What are the implications of HBP for operators in unconventional shale plays?

In unconventional plays, vast acreage blocks are often held by production from legacy conventional wells drilled decades earlier, sometimes producing only a few barrels per day from shallow formations. The same leases typically cover deep shale rights that may be highly valuable but were uncontemplated when the lease was negotiated. Operators acquiring such acreage must assess whether the legacy HBP status is legally defensible — particularly if the shallow wells are producing at rates that might not satisfy the paying quantities standard — and whether the lease terms (royalty rate, depth severance clauses, pooling provisions) are acceptable for horizontal shale development. Lease depth severance provisions, if present, may allow the lessor to separately lease deep rights if the lessee is not developing them diligently, and this "horizontal Pugh clause" risk is a standard due diligence item in unconventional acquisitions.

Why Held by Production Matters in Oil and Gas

HBP status is one of the most consequential factors in determining the value and exploitability of an oil and gas acreage position.
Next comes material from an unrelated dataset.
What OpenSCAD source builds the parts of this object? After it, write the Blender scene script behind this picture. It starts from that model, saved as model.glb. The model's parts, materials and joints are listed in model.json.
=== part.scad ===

A lease that is HBP by robust, high-volume production from a well in the spacing unit represents a stable, indefinite right to drill the formation — a fundamental asset. A lease that is nominally HBP by a marginal legacy well producing at rates that may not satisfy paying quantities is a title risk that can erode acquisition values or block development financing. For landmen, petroleum engineers, and acquisition teams, understanding the nuances of HBP — the habendum clause, paying quantities standards, pooling mechanics, cessation of production traps, and shut-in royalty requirements — is essential to building and defending an acreage position in any active play.